The Balvenie is one of those distilleries that whisky drinkers eventually end up talking about with a sort of quiet reverence. Not because it chases hype or releases endless flashy limited editions every six minutes, but because it has spent well over a century doing traditional Speyside whisky making at an incredibly high level and somehow making it all look effortless. Founded in 1892 by William Grant in Dufftown, right in the heart of Speyside, The Balvenie still feels deeply tied to old-school whisky craftsmanship in a way very few large distilleries manage anymore.

What makes Balvenie especially respected is how much of the traditional production process it still keeps in-house. The distillery grows some of its own barley, maintains its own traditional floor maltings, employs an on-site coppersmith and even keeps its own coopers repairing casks by hand. In modern whisky production that is almost absurdly rare. Most distilleries long ago streamlined or outsourced huge parts of the process, but Balvenie continues to lean heavily into the idea that craftsmanship and small human details genuinely matter to the final whisky. Thankfully this does not come across as marketing theatre either. The distillery has built its entire identity around those traditional methods for decades.

The whisky itself is classic Speyside at its absolute best. Rich honeyed malt, soft vanilla, orchard fruit, gentle spice and layers of oak all tend to sit at the heart of Balvenie’s style.
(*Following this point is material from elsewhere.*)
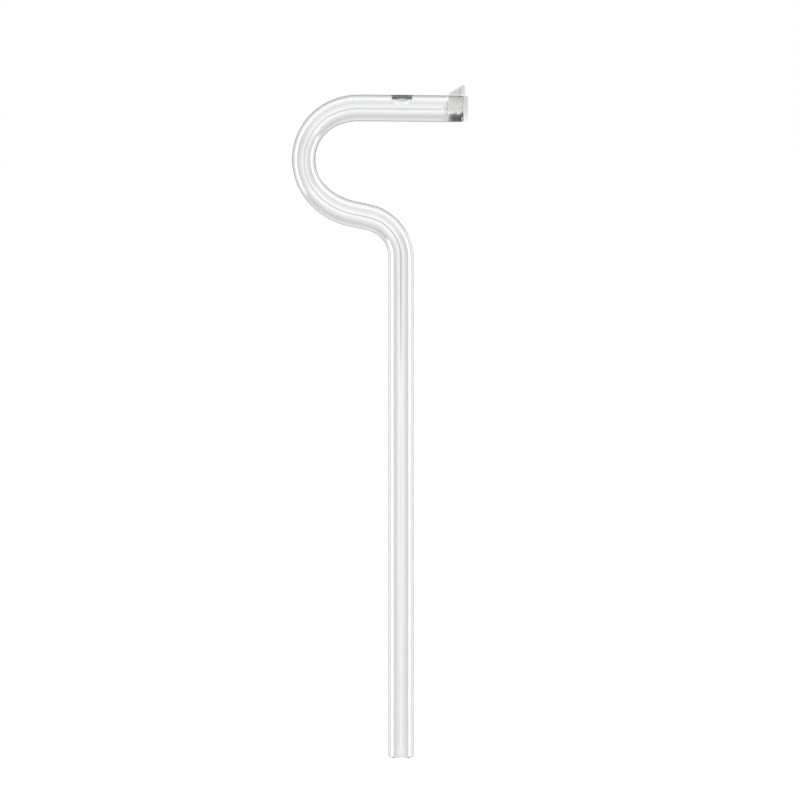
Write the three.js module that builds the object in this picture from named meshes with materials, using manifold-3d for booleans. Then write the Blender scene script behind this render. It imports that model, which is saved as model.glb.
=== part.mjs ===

Even the more heavily sherried or cask-finished releases usually keep that elegant sweetness underneath everything. The famous DoubleWood range helped introduce huge numbers of people to cask finishing, a technique pioneered by legendary Malt Master David C. Stewart, who became one of the most influential figures in modern Scotch whisky. His work helped shape how countless distilleries now approach secondary maturation and finishing casks across the whisky world.

There is also something deeply reassuring about Balvenie generally. In a whisky industry increasingly obsessed with collectability, investment bottles and limited editions named after storms or mythical sea creatures, Balvenie still feels grounded in drinkability first. The whiskies are polished and refined without becoming sterile or overdesigned. They feel luxurious without feeling exclusive. Even the older expressions tend to focus more on warmth, balance and elegance than simply trying to smash you in the face with oak and alcohol while charging four figures for the privilege.

The distillery sits right beside Glenfiddich and shares the same ownership under William Grant & Sons, but Balvenie has always maintained a very different personality. Where Glenfiddich often feels globally recognisable and expansive, Balvenie feels slower, softer and more traditional. There is a warmth to the brand that makes it incredibly approachable despite its reputation among serious whisky drinkers. It is the sort of whisky that works equally well for someone buying their first proper single malt or somebody already deep into a collection that has become slightly concerning both financially and emotionally.

Ultimately, Balvenie has become one of the defining names in Scotch whisky because it rarely tries too hard to impress people. It simply focuses on doing classic whisky making extraordinarily well, year after year, with patience, craftsmanship and just enough quiet confidence to let the whisky speak for itself. Which, annoyingly, it does very well.